Under the rule of Leopold II, the tribes of the Congo were enslaved by colonial armed forces and forced to collect wild rubber or face death. Often, wives and children were held hostage and murdered at the slightest shortfall in the rubber quota. Thousands died building the railway line that hauled the plundered wealth of the Congo to the industrialized nations of the world. It was wild Congo rubber that supplied the huge demand for pneumatic tires for bicycles and cars before farmed rubber trees yielded their first crop.
Hochschild's book, like those who exposed the abuses of the regime, details the brutal economic system that allowed Leopold's men to extract Congo's resources. What it reveals about the results is staggering. Without census records it is difficult to be precise, but most experts, including sources from the time, estimate that the Congo's population was cut in half from 1880 - 1920 directly or indirectly from murder, starvation, disease and exposure. This was not a case of genocide; the bodies broken in the Congo were broken on the cogs of an economic wheel that ground on regardless of the cost in human life.
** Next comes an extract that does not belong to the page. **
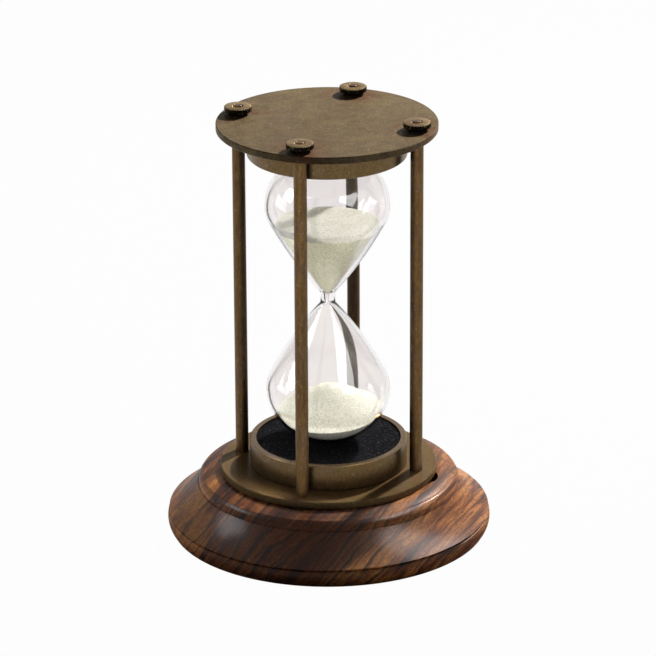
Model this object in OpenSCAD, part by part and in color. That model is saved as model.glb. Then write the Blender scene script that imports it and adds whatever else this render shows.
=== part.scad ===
// Desk hourglass. A brass frame holds one blown glass between two padded collars.
// The frame stands loose in four pockets of a turned wooden base and lifts off to be turned over.
// Millimetres, +Z up, origin at the middle of the felt under the base.

/* [Wooden base] */
// Height of the wooden base, from its foot to the seat of the frame
base_h = 30; // [27:0.5:40]
// Diameter of the foot
foot_d = 157.6; // [150:0.2:170]
// Diameter of the lip at the lower edge of the flare
lip_d = 160; // [154:0.2:176]
// Height of the band between the foot and the groove
band_h = 8.2; // [6:0.2:11]
// How far the band swells out between its edges
band_bow = 1.1; // [0.2:0.1:2]
// Width of the groove between the band and the lip
groove_w = 0.9; // [0.5:0.1:1.5]
// Depth of the groove
groove_depth = 0.8; // [0.3:0.1:1.5]
// Thickness of the lip above the groove
lip_h = 0.5; // [0.3:0.1:1.2]
// How far the flare is hollowed
flare_bow = 0.9; // [0.1:0.1:1.5]
// Width of the wooden ledge around the bottom plate
ledge_w = 11; // [9:0.5:16]
// Height of the rounded edge of the ledge
ledge_edge_h = 4.6; // [3:0.2:5]
// Fall of the ledge from the seat to its rounded edge
ledge_fall = 1.8; // [0.5:0.1:2.4]

/* [Brass frame] */
// Diameter of the top and bottom plates
plate_d = 108; // [104:0.5:114]
// Thickness of the plates
plate_t = 3.5; // [2.5:0.1:5]
// Bevel on the edges of the plates
plate_bevel = 0.4; // [0.2:0.1:0.8]
// Diameter of the columns
column_d = 6.4; // [5.5:0.1:7.5]
// Length of a column between the plates
column_len = 174.4; // [168:0.2:190]
// Distance from the edge of the plates in to the axis of a column
column_inset = 8.8; // [7.5:0.1:9.7]
// Gap between the columns and the collars that hold the glass
collar_gap = 3; // [2:0.1:5]
// Wall of the collars
collar_wall = 3; // [2:0.1:4]
// Height of the collars
collar_h = 12.9; // [10:0.1:15]

/* [Thumb nuts] */
// Diameter of the studs turned on the ends of the columns
stud_d = 4; // [3:0.1:4.5]
// Height of a stud end above its nut
stud_proud = 0.5; // [0.1:0.1:0.8]
// Diameter of the knurled head
nut_d = 13.6; // [12:0.1:15]
// Thickness of the knurled head
nut_head_h = 2.7; // [2:0.1:3.5]
// Diameter of the plain hub under the head
nut_hub_d = 9; // [7.5:0.1:10]
// Height of the hub
nut_hub_h = 1.3; // [0.8:0.1:2]
// Bevel of the head's edges
nut_bevel = 0.55; // [0.3:0.05:0.8]
// Number of ribs in the knurl
knurl_count = 32; // [24:1:40]
// Depth of the knurl
knurl_depth = 0.45; // [0.2:0.05:0.6]

/* [Glass] */
// Widest diameter of a bulb
bulb_d = 61.4; // [58:0.2:64]
// Height of the widest place above the middle of the neck
bulb_wide_h = 47.6; // [44:0.2:50]
// Radius of the bulb's shoulder, where it turns in towards the neck
shoulder_r = 15.4; // [12:0.2:20]
// Radius of the long flank between the shoulder and the neck
flank_r = 200; // [120:5:300]
// Diameter of the solid glass neck
neck_d = 7.8; // [6.5:0.1:9]
// Height of the neck
neck_h = 6; // [5.6:0.2:8]
// How far the neck is drawn in at its middle
neck_waist = 0.35; // [0.1:0.05:0.6]
// Thickness of the bulb's wall
glass_wall = 1.4; // [1:0.1:2]
// Diameter of the hole through the neck
orifice_d = 1.2; // [0.8:0.1:1.6]
// Length of the hole through the neck
orifice_len = 5; // [4:0.1:5.4]

/* [Sand] */
// Height of the sand's edge in the upper bulb, above the middle of the neck
upper_sand_h = 37.8; // [20:0.2:45]
// Depth of the hollow in the upper sand
upper_sand_dish = 1.6; // [0.4:0.1:5]
// Height of the sand's edge in the lower bulb, above the bulb's inner bottom
lower_sand_h = 14.6; // [8:0.2:22]
// Height of the heap above its edge
heap_h = 13.6; // [5:0.2:16]

/* [Felt and pads] */
// Thickness of the felt under the base
felt_t = 1.2; // [0.8:0.1:2]
// Diameter of the felt
felt_d = 146; // [130:1:150]
// How far the felt stands below the wood
felt_proud = 0.2; // [0.1:0.05:0.4]
// Depth of the pad's face below the collar's rim
pad_recess = 0.6; // [0.3:0.1:1.5]
// How far a bulb's end sits down into its pad
bulb_seat = 0.5; // [0.2:0.1:1]

/* [Clearances] */
// Play around a lower nut in its pocket
pocket_play = 4.2; // [2:0.1:4.5]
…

This episode, nearly untold, reminded me of another little known economic holocaust that occurred in Central Asia. During the first of Stalin's 5 year plans, the nomadic peoples of Central Asia suffered disproportionately compared to the populations of agrarian societies as Soviet Russian colonizers enforced collective farming.
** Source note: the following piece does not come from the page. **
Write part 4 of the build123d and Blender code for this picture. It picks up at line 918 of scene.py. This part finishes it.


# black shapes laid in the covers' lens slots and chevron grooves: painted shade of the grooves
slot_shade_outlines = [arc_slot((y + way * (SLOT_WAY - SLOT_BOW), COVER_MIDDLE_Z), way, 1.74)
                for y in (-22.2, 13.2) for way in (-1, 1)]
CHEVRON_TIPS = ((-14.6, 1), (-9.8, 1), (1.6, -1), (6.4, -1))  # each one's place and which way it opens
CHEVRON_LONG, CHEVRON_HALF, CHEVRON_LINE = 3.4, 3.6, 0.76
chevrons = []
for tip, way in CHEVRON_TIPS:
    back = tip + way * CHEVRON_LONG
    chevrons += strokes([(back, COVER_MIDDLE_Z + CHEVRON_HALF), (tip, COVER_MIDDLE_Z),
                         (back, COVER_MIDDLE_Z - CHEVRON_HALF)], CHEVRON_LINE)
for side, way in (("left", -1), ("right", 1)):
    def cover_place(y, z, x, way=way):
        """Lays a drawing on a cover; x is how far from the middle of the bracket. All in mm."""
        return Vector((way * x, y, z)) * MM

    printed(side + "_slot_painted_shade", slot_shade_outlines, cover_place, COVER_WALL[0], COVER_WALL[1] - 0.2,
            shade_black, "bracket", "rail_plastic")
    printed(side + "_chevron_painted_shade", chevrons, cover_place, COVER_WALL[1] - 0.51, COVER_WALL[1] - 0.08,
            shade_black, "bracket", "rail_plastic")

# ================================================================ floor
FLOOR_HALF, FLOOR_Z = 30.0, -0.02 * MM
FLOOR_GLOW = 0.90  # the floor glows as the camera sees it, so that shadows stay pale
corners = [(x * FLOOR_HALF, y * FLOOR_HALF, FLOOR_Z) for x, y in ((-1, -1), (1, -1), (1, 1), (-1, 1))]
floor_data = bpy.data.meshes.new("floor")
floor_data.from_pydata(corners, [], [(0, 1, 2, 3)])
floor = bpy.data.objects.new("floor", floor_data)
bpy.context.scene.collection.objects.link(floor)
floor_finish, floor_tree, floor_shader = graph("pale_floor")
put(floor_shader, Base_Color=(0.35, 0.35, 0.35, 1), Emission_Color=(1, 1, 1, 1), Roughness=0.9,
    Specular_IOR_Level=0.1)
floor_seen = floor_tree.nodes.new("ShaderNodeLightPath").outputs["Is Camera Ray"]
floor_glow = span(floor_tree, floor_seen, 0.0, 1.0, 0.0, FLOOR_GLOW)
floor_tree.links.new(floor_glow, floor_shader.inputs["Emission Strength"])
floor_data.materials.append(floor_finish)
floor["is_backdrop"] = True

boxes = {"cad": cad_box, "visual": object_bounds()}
During this period it is estimated that between 1.3 and 1.8 million Kazakhs died as a result of forced collectivization. As with rubber quotas, agricultural quotas were to be filled on pain of death and in Kazakhstan, like the Congo, the result was the near complete eradication of traditional culture and death on a massive scale. In Kazakhstan, nearly a quarter of the 6 million strong population perished in the course of a few short years of forced collectivization.
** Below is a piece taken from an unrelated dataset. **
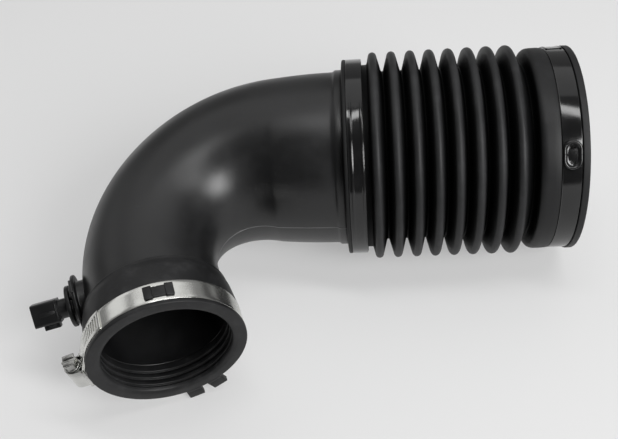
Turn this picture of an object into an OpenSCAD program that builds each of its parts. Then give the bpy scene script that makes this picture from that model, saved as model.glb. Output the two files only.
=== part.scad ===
// Cold air intake pipe: a tapered elbow duct with an eight-fold rubber bellows on one end and a
// rubber throttle cuff on the other, its three clamps, and an air temperature sensor.
// Millimetres. The origin is the middle of the air box bore and +X points out of that bore.
// +Z is up: the pipe lies on its folds and on the first lug of the throttle cuff.

/* [Bellows] */
// Outside diameter over the crests
crest_d = 130; // [124:1:136]
// Outside diameter at the bottom of a fold
valley_d = 106; // [102:1:112]
// Number of folds
fold_count = 8; // [3:1:12]
// Distance from one crest to the next
fold_pitch = 11.7; // [11:0.1:14]
// Radius of a crest's tip
crest_tip_r = 2.6; // [2.4:0.1:3]
// Radius at the bottom of a fold
fold_root_r = 0.8; // [0.6:0.1:1.2]
// Wall of the folds
bellows_wall = 2.2; // [1.6:0.1:2.3]
// Outside diameter of the neck beside the collar
neck_d = 115; // [113:0.5:117]
// Distance from the first crest to the collar
neck_l = 6.9; // [6:0.1:10]

/* [Air box cuff] */
// Bore that the air box spigot goes into
airbox_bore_d = 113; // [109:0.5:114]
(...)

For the survivors, it was a horrific experience. Although the official record of the famine has been suppressed, memories haunt the survivors. "People told [my uncle] the roads were lined with corpses and that wild animals, particularly wolves, were eating the corpses," Tokmurzin said. "The people said these animals might attack my uncle. More shocking were the tales of gangs of cannibals roaming the countryside." http://www.rferl.org/content/article/1079304.html Oral histories such as Tokmurzin's are invaluable sources in illiterate cultures, where like the Congo, little attempt has been made to collect an official history. With few written sources, most of these voices are lost to the past.
Robert Service. A History of Twentieth Century Russia, Harvard University Press, 1997.
Adam Hochschild. King Leopold's Ghost: A Story of Greed, Terror and Heroism in Colonial Africa, HM, 1998.